Nesse sentido, como argumenta Ana Carolina Evangelista, a aposta bolsonarista no simbolismo do capitão reformado, como um enviado de Deus que sobreviveu a uma tentativa de homicídio, se mostra certeira. Seguindo tal linha de raciocínio, Solano aponta que, enquanto o atual presidente conta com a militância pentecostal orgânica e com o apoio de pastores que reúnem cerca de 50 milhões de seguidores, que logo serão mobilizados em grandes cultos com a presença do candidato à reeleição, a campanha do PT prescinde de representatividade nesse sentido – “onde estão os evangélicos e pastores ao lado de Lula?” – e de um discurso sobre a importância da união da família brasileira.

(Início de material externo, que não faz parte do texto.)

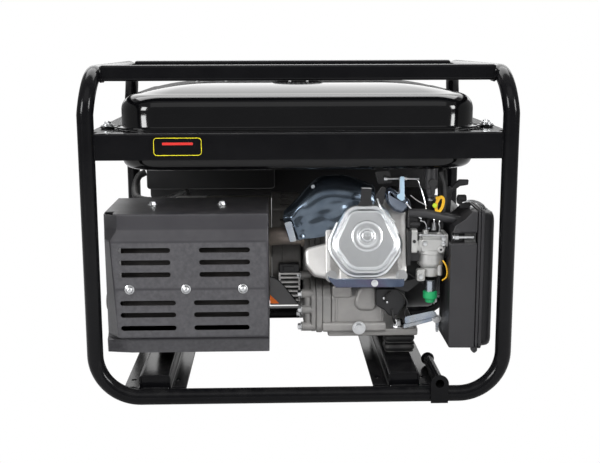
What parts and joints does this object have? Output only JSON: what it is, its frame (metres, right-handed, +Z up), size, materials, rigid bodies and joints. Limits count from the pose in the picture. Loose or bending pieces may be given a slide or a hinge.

Além disso, a socióloga ressalta como Janja, esposa de Lula, vem contribuindo para, inadvertidamente, fortalecer a narrativa bolsonarista. Nos últimos anos, os ataques a praticantes e locais de culto de religiões de matriz africana cresceram a olhos vistos por conta de sua associação a “coisas do demônio”, sobretudo entre cristãos pentecostais, fomentando a intolerância religiosa.
Assim, ao postar em suas redes sociais conteúdos ligados a religiões de matriz africana, lidas como “diabólicas”, Janja acaba servindo como contraponto ideal à disputa entre bem e mal promovida pela campanha de Jair e Michelle, que conecta a degeneração espiritual da nação à presença do PT no poder e à possibilidade de limpeza espiritual com a reeleição do presidente. Lembrando que a cura espiritual prescinde da materialidade de promessas econômicas.
Ao mesmo tempo, a economia não ficou em segundo plano na campanha de Bolsonaro.
Após a monstruosa injeção de recursos realizada pelo governo, espera-se que a sensação de bem-estar acometa os mais pobres e se generalize para outros segmentos da população em poucas semanas. É sempre bom lembrar que, para eleitores que estão em dúvida entre economia e valores, a sensação de alívio financeiro pode ser decisiva.
Finalmente, no que diz respeito às dinâmicas de mobilização e comunicação relacionadas à campanha em si, para além de apostar no contágio da mobilização de massas do Sete de Setembro, Bolsonaro, que vinha se esquivando de convites para debates, também decidiu enfrentar o Jornal Nacional.
Na entrevista, o media training funcionou para evitar algum potencial escorregão. Mas Bolsonaro se saiu melhor nos momentos em que foi mais agressivo, ou, como dizem seus apoiadores, foi “ele mesmo”. Como por exemplo ao dizer que governar sem o Centrão seria atuar como um ditador. Seu público cativo saiu satisfeito. Bolsonaro teria “jantado a Globo”.
Porém, as intervenções de Bolsonaro em favor de seu governo, se não o prejudicaram, também não foram de grande ajuda para eleitores indecisos. Hoje, o que Bolsonaro anuncia como feitos não tem, por enquanto, o mesmo impacto das políticas feitas por Lula.